First: Be prophetic. The Book of Proverbs tells us: 'Where there is no vision, discernment, the people perish. Discern carefully – in your lives, your homes, your workplaces – how, in your nation, God is being eroded, eclipsed, liquidated. Second: Be faithful. Do not be afraid to proclaim the truth with love, especially about marriage according to God's plan, just as courageously as St. John the Baptist, who risked his life to proclaim the truth. The battle to preserve the roots of mankind is perhaps the greatest challenge that our world has faced since its origins. In the words of St. Catherine of Sienna: 'Proclaim the truth and do not be silent through fear.' Third: Pray. Pope Benedict XVI in God is Love encourages us: 'People who pray are not wasting their time, even though the situation appears desperate and seems to call for action alone.'

For in the end: it is 'God or nothing.”

From a Symbol of Death to a Promise of Life

We see it soaring atop church spires and standing solemnly over graves. It ornaments our places of worship, and dangles from the neck to rest close to the heart. It flashes through our field of vision when an ambulance speeds by on a mission of mercy, and lends a reserved dignity to the crests of great universities.
It is the sign of the Cross: the universal symbol of Christianity, which lends its eloquent simplicity of form to the distinctive virtues of our religion. Faith, hope, and charity. Righteousness, compassion, and mercy. Humble appreciation for learning, and for conveying the fruits of accumulated knowledge. Comfort in the trials of living, and the promise of life after death.
These are the impressions we take for granted after 2,000 years of Christian civilization. But it was not always this way. In ancient times, the cross was an object of fear and loathing; and it was in this guise that the cross was made the instrument of painful death for our Lord, Jesus Christ.
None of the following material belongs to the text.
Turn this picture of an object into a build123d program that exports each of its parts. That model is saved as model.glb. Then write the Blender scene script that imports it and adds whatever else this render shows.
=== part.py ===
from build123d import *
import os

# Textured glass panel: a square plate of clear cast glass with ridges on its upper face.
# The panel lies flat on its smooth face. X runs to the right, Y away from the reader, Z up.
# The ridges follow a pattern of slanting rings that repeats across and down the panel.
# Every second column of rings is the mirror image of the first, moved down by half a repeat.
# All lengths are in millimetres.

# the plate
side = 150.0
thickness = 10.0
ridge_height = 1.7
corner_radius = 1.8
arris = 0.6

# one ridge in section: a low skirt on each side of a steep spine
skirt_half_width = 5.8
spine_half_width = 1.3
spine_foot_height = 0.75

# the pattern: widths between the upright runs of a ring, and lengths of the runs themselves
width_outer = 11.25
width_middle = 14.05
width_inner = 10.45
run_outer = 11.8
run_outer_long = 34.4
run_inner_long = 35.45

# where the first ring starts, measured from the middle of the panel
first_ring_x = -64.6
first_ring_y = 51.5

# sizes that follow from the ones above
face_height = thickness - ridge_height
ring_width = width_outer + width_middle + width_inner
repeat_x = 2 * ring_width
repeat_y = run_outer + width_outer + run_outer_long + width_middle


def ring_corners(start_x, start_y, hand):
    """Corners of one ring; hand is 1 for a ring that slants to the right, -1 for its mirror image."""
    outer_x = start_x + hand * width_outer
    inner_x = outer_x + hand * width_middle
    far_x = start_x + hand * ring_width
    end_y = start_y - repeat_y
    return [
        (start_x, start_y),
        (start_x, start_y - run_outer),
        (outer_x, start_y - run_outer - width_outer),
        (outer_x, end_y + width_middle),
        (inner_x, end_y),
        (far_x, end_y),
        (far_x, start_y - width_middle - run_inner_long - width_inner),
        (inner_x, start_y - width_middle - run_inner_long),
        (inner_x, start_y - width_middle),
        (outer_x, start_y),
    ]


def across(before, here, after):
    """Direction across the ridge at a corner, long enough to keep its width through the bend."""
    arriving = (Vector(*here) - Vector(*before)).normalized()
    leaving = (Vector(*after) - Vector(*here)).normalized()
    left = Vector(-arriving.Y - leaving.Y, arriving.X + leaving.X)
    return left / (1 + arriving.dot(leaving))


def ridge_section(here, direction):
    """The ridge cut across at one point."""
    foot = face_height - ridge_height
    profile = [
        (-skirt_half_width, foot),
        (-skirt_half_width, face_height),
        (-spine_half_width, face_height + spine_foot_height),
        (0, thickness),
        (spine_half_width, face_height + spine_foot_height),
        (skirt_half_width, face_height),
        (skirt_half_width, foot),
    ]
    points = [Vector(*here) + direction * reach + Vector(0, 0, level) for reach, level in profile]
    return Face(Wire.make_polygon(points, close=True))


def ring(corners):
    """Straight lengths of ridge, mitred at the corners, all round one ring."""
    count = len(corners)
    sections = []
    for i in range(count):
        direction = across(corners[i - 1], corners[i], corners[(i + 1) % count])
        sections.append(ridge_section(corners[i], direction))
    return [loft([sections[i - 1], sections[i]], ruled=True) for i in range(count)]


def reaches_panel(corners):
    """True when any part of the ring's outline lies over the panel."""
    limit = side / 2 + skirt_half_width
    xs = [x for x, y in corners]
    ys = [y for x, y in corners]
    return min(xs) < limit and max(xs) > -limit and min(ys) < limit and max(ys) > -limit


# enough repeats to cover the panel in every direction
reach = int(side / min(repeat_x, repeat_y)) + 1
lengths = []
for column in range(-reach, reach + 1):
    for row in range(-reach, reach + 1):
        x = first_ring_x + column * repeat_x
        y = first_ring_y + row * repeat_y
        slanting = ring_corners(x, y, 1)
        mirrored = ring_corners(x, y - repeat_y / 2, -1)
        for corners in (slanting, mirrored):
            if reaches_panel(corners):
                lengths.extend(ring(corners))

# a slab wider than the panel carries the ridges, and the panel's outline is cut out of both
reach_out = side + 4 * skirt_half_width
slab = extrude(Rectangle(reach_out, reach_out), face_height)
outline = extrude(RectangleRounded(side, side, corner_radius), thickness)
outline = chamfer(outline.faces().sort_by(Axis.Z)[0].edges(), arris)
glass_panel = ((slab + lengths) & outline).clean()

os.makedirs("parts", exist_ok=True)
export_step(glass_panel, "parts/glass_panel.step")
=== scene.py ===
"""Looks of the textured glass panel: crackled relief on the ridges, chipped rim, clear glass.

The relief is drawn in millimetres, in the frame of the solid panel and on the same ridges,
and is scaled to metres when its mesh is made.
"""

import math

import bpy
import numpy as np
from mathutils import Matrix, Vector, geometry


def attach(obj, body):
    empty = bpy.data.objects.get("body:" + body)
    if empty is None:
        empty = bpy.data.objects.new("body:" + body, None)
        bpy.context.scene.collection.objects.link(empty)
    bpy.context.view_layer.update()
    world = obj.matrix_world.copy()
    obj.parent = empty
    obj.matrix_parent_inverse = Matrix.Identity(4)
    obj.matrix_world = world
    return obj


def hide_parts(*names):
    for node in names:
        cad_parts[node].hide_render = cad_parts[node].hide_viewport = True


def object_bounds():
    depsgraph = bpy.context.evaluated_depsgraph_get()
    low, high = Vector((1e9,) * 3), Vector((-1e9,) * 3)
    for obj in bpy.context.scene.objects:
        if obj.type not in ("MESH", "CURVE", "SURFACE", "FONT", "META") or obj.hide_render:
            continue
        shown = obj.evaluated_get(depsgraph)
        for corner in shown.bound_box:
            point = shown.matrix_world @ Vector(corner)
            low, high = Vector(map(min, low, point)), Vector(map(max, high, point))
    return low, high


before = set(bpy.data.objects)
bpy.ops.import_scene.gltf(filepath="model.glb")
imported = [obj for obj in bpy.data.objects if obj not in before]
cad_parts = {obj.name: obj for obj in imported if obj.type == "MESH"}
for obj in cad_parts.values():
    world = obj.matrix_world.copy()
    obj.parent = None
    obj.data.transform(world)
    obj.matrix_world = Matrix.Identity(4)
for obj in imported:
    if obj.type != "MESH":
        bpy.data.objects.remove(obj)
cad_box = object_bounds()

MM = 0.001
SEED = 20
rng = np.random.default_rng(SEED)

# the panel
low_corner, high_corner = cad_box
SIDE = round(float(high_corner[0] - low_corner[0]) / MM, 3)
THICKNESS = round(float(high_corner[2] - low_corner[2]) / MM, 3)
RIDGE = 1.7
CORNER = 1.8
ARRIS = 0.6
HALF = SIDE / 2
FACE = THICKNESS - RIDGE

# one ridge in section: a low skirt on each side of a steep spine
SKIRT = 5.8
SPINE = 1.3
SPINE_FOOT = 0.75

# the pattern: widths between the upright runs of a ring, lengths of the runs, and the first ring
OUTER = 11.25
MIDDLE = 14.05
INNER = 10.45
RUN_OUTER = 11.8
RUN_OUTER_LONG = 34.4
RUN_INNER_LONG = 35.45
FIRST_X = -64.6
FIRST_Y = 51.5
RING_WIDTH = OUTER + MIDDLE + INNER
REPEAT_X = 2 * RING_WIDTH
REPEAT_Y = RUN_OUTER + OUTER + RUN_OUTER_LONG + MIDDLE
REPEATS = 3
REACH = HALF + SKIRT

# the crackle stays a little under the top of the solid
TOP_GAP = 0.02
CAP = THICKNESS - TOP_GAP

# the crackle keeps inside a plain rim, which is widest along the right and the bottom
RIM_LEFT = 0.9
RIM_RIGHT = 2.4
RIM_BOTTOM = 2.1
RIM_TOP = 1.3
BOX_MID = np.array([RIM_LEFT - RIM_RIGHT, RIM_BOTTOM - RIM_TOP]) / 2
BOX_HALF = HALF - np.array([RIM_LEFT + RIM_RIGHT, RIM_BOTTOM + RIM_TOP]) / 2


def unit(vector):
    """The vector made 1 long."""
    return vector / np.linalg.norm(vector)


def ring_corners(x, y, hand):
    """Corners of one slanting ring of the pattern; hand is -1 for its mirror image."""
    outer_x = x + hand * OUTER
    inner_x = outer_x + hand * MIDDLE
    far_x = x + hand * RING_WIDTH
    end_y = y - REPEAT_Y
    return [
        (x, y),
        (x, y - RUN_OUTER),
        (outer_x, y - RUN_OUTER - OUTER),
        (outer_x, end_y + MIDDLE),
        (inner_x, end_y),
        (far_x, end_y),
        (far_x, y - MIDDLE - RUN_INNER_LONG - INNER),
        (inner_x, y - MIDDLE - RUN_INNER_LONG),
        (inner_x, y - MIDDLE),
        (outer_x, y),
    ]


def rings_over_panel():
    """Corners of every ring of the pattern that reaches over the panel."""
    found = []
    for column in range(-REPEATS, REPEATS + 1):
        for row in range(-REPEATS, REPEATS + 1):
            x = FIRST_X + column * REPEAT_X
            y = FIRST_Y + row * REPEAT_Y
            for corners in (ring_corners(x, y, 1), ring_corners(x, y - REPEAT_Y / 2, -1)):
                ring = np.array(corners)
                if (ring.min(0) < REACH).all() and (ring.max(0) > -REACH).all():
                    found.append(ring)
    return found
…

It was only in the light cast by his resurrection that the cross took on a new symbolic meaning.
Christ’s apostle St. James was the first to perceive the cross not with fear, but with reverence and awe. In raising up the cross, and bowing before it, St. James showed the world that Christ’s resurrection marked a decisive turning point in history. The old era’s symbol of death would henceforth be known as the Christian era’s symbol of everlasting life.
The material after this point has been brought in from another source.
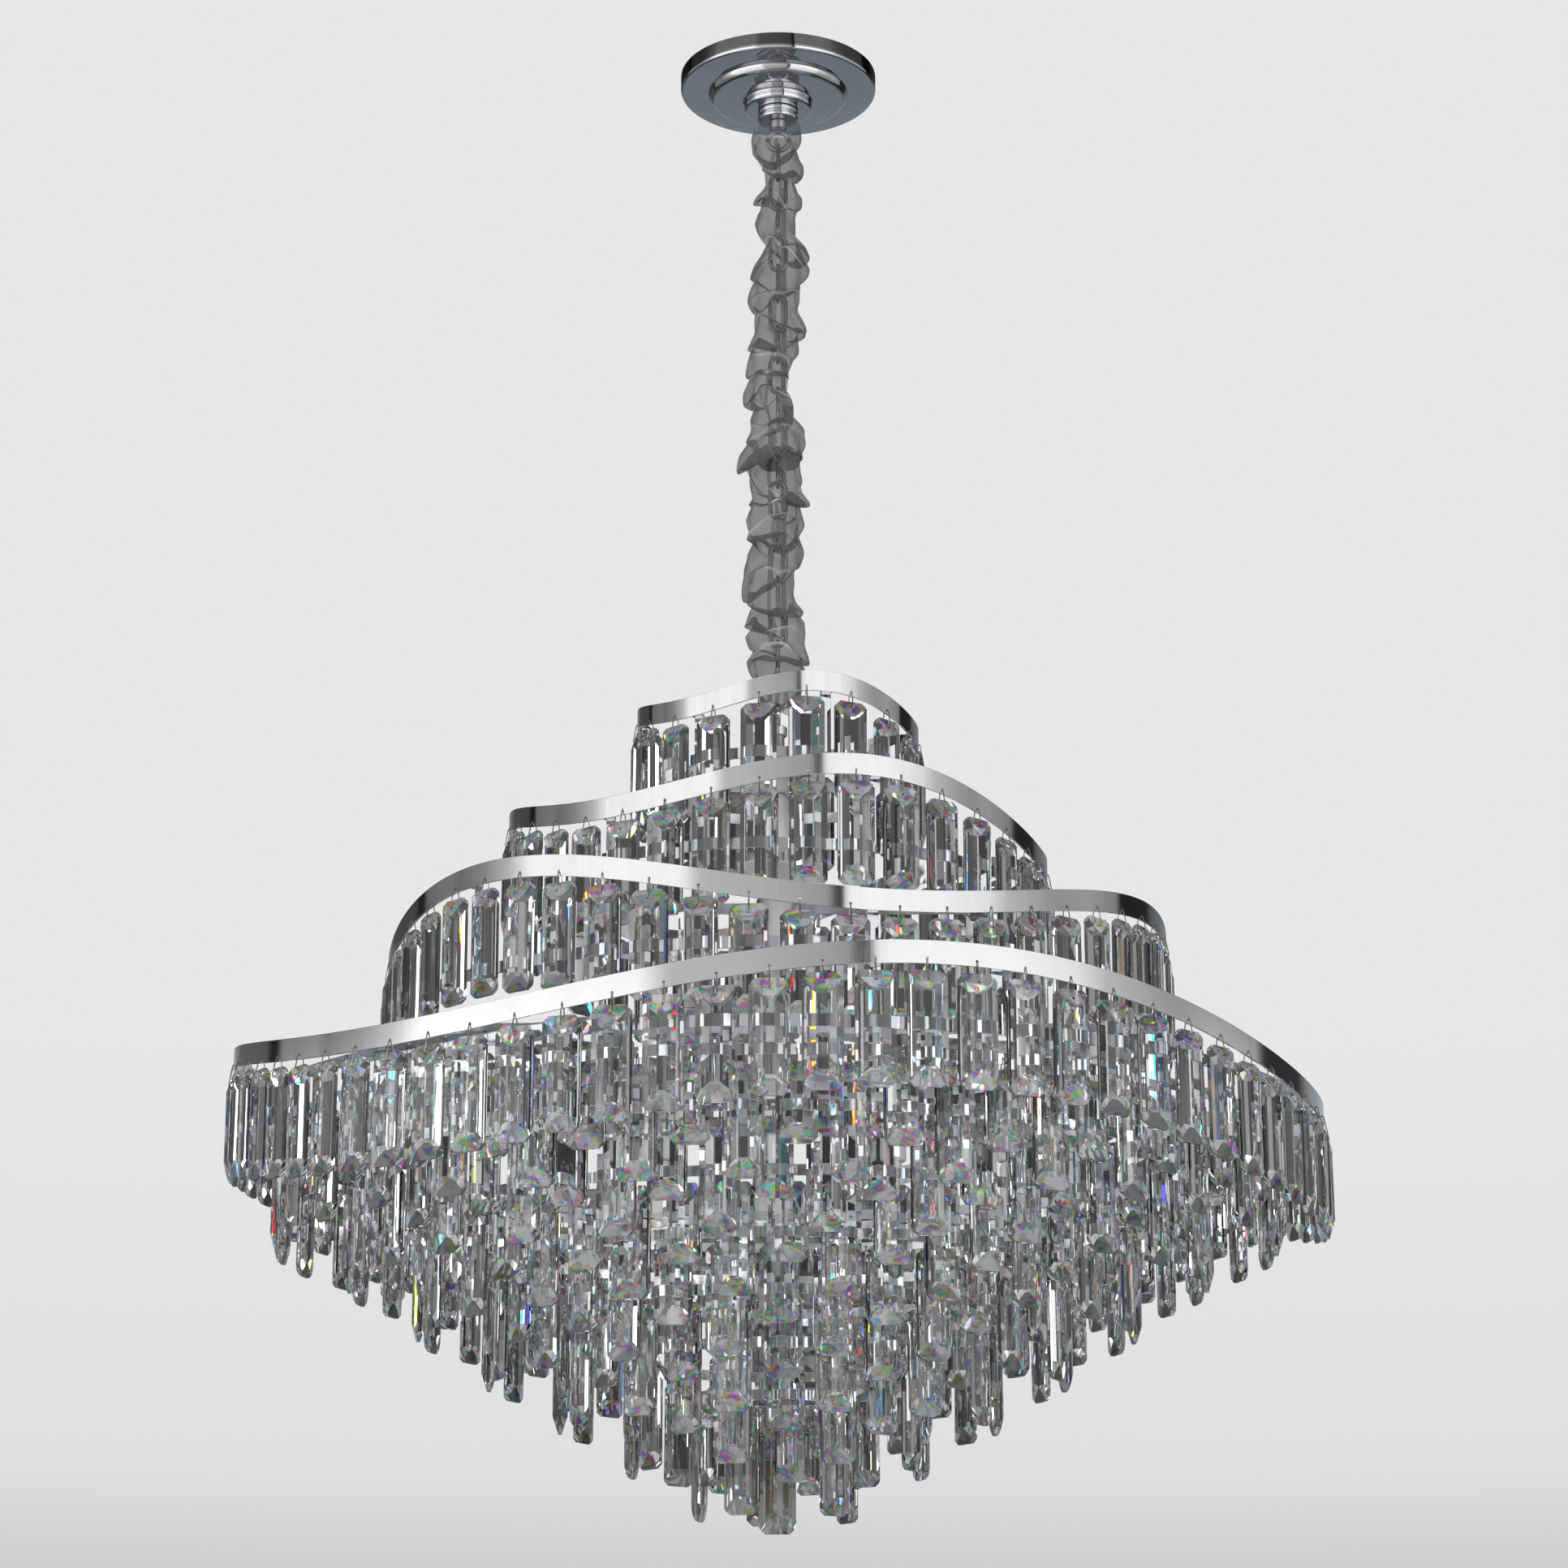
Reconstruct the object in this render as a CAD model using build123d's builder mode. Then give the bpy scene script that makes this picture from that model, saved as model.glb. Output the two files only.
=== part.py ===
from build123d import *
from math import cos, sin, radians, degrees, pi, sqrt
import os

# Crystal chandelier on a chain. Millimetres, +Z up, origin in the ceiling plane on the axis.
# Angles are read from the front (-Y) towards +X.

# ---------------------------------------------------------------- driving dimensions
seat = 0.3                   # clearance between seated pieces

# ceiling bracket and canopy
bracket_length, bracket_width, bracket_thickness = 96.0, 18.0, 2.5
bracket_hole_radius, bracket_hole_spacing = 2.5, 74.0
nipple_radius, nipple_bore = 5.0, 3.0
nut_flats, nut_height = 17.0, 5.0
canopy_radius, canopy_wall, canopy_sheet = 77.3, 13.8, 1.2
canopy_step_radius, canopy_step = 54.0, 4.6
canopy_dome_radius, canopy_dome = 28.5, 5.2
canopy_boss_radius, canopy_boss = 26.5, 6.4
collar_radius, collar_height, collar_groove = 16.0, 9.0, 1.4

# loops, chain, cable and sleeve
socket_radius, socket_height = 7.0, 7.0
eye_radius, eye_wire = 8.0, 2.0
link_wire, link_bow = 1.6, 6.0
chain_links = 15             # besides the top link and the two lowest links
chain_drop = 464.0           # from the canopy eye to the fixture eye
cable_radius, cable_offset, cable_clear = 2.2, 4.25, 4.0
sleeve_top, sleeve_length, sleeve_cloth = 46.0, 485.0, 0.8
sleeve_radius, sleeve_ripple = 21.0, 3.0
hem_gap = 0.5

# crystals and their wire hooks
crystal_width, crystal_thick, crystal_edge = 26.5, 10.8, 2.6
crystal_corner, crystal_moon = 4.5, 12.5
long_length, short_length = 75.0, 53.0
crystal_hole, crystal_hole_depth = 1.0, 6.2
hook_wire, hook_drop = 0.45, 13.8
hook_top, hook_foot = 1.65, 4.2
band_hole = 1.1

# four wavy bands: radius, level of the hole row, crystals, first hole angle,
# three-lobe rise and its angle, two-lobe rise and its angle
band_height, band_thick, band_rim = 15.3, 1.5, 3.4
tiers = [
    (105.3, -547.6, 19, -64.4, 8.1, 20.1, 0.9, -38.9),
    (200.0, -642.1, 37, -42.6, 17.8, 21.8, 7.7, -47.2),
    (286.2, -732.5, 53, -58.2, 19.9, -48.7, 5.0, -9.7),
    (395.0, -828.6, 74, -78.6, 23.9, 19.0, 6.9, -48.7),
]
# spoke frame under each band: its level, and the lamp positions along its spokes
frame_levels = [-588.0, -682.0, -773.0, -850.0]
lamp_radii = [(58.0,), (150.0,), (238.0,), (84.0, 170.0)]
frame_ring_height, frame_ring_thick, frame_inset = 8.0, 2.0, 8.8
spoke_count, spoke_thick = 4, 2.0
hub_radius, hub_height = 16.0, 12.0
bracket_tabs, tab_width, tab_sheet = 6, 8.0, 1.5
screw_radius, screw_head, screw_head_height, screw_lower = 1.15, 2.2, 1.4, 1.2

# seven flat rings of the lower cone: radius, level, crystals, angle of one short crystal
ring_height, ring_thick = 7.5, 1.2
cone = [
    (359.5, -863.0, 66, -8.95),
    (308.0, -889.0, 56, -13.4),
    (257.0, -922.6, 46, -14.1),
    (207.0, -955.6, 36, -19.7),
    (156.0, -986.4, 28, -24.3),
    (106.0, -1016.4, 18, -37.0),
    (56.0, -1047.0, 10, 9.4),
]
rib_height, rib_width, rib_rise = 4.0, 3.0, 0.75
rib_overhang = 9.0
stem_radius = 5.0
cone_hub_radius = 14.0
eye_plate_width, eye_plate_height, pendant_hole_drop = 9.0, 10.0, 6.5

# lamps hang down from the spokes
holder_radius, holder_height = 10.0, 18.0
bulb_radius, bulb_length = 8.0, 44.0


def front(angle):
    """Angle about +Z of a place seen at this angle from the front."""
    return angle - 90.0


def on_ring(radius, angle, z):
    """Frame on a ring: local X along the ring, local Y outwards, Z up."""
    a = front(angle)
    return Location((radius * cos(radians(a)), radius * sin(radians(a)), z), (0, 0, a - 90.0))


def wave(tier, angle):
    """Level of the hole row of a wavy band at an angle."""
    _, mean, _, _, rise3, at3, rise2, at2 = tier
    return (mean + rise3 * cos(3 * radians(angle - at3))
            + rise2 * cos(2 * radians(angle - at2)))


def hole_angles(count, first):
    return [first + 360.0 * i / count for i in range(count)]


def stadium(bow, straight, plane, wire):
    """Round-wire link, its centre line a stadium standing along the plane's Y axis."""
    with BuildPart() as link:
        with BuildLine(plane) as path:
            a = Line((bow, -straight / 2), (bow, straight / 2))
            b = CenterArc((0, straight / 2), bow, 0, 180)
            c = Line((-bow, straight / 2), (-bow, -straight / 2))
            d = CenterArc((0, -straight / 2), bow, 180, 180)
        with BuildSketch(Plane(origin=a @ 0, z_dir=a % 0)):
            Circle(wire)
        sweep(path=path.line)
    return link.part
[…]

But perhaps we can gain an insight into the Exaltation through another story, about another cross. The story is not a part of our holy tradition (although perhaps one day it will be). For this cross was exalted, not in 1st-century Jerusalem, but in New York City, in the aftermath of September 11, 2001.

This Sunday marks 15 years since that dreadful event, and we can all remember the horror and outrage we felt as we confronted the incredible loss of life, and the prospect of an evil enemy who would willfully extinguish those lives. One couldn’t help wondering, at the time, whether anything could ever arise to redeem the despair of that day.
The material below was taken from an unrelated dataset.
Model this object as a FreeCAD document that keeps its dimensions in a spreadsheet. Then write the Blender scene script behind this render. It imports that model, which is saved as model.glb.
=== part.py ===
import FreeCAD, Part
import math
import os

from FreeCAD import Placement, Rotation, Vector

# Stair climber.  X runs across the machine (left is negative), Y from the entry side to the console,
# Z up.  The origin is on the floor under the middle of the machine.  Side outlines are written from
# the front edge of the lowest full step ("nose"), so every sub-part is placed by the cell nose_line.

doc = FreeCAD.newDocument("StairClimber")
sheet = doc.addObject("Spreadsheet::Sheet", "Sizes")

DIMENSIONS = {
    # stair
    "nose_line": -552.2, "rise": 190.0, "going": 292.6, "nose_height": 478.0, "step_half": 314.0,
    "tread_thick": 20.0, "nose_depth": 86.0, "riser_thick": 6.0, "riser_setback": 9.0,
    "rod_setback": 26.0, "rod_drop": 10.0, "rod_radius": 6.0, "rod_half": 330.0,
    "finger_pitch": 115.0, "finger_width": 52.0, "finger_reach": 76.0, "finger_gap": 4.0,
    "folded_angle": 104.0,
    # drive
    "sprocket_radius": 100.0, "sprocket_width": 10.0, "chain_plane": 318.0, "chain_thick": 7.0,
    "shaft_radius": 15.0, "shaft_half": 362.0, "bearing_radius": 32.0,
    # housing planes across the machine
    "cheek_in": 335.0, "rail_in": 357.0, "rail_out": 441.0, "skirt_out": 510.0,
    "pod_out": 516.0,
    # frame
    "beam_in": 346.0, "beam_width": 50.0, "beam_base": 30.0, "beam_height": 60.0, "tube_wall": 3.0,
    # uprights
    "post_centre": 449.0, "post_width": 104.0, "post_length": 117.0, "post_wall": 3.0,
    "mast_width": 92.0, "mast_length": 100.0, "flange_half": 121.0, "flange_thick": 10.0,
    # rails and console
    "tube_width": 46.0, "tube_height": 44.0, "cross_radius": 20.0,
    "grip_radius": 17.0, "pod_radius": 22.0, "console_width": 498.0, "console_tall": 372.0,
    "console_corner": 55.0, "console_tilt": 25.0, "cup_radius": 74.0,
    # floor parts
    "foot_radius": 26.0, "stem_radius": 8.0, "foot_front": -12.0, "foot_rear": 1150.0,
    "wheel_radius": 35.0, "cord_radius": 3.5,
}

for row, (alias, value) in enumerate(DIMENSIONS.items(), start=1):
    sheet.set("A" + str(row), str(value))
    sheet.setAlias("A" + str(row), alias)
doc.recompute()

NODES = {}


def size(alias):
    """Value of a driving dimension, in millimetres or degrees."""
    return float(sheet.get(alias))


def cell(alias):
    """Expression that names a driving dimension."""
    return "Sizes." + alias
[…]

And yet, something did arise. Digging amid the ruins of Ground Zero, where the Twin Towers had collapsed only a month before, one of the rescue workers discovered something he felt to be a miracle. Two steel beams from the wreckage had fallen together, and landed in the form of a cross. The cross was set upright in the middle of the wreckage, to cast its shadow—literally and symbolically—over the scene. News spread quickly, and soon firefighters, police officers, and construction workers were making “pilgrimages” to the cross, to pray and reflect on the 9/11 attack.

In that bleak landscape of despair, the “Hero’s Cross,” as it came to be called, became a source of spiritual strength. At a blessing service before that site, a Franciscan friar offered these words: “Behold the glory of the cross at Ground Zero,” he said. “This is our symbol of Hope. Our symbol of Faith. Our symbol of Healing.”

And it is certainly the message St. Paul wished to convey, in the words which began this essay: “To those of us who are being saved, the cross is the power of God.”

As we pray for the souls of those who were cruelly taken from this world on September 11, 2001, and as we ask our Lord to grant peace to those who have suffered loss and hardship in the long aftermath of that day, let us also bow down before the Cross of Christ: the unexpected sign of God’s love for, and solidarity with, mankind—which exalts us, even in our pain and suffering.

And let us always proclaim that through the Cross, God has truly revealed His power to the entire world.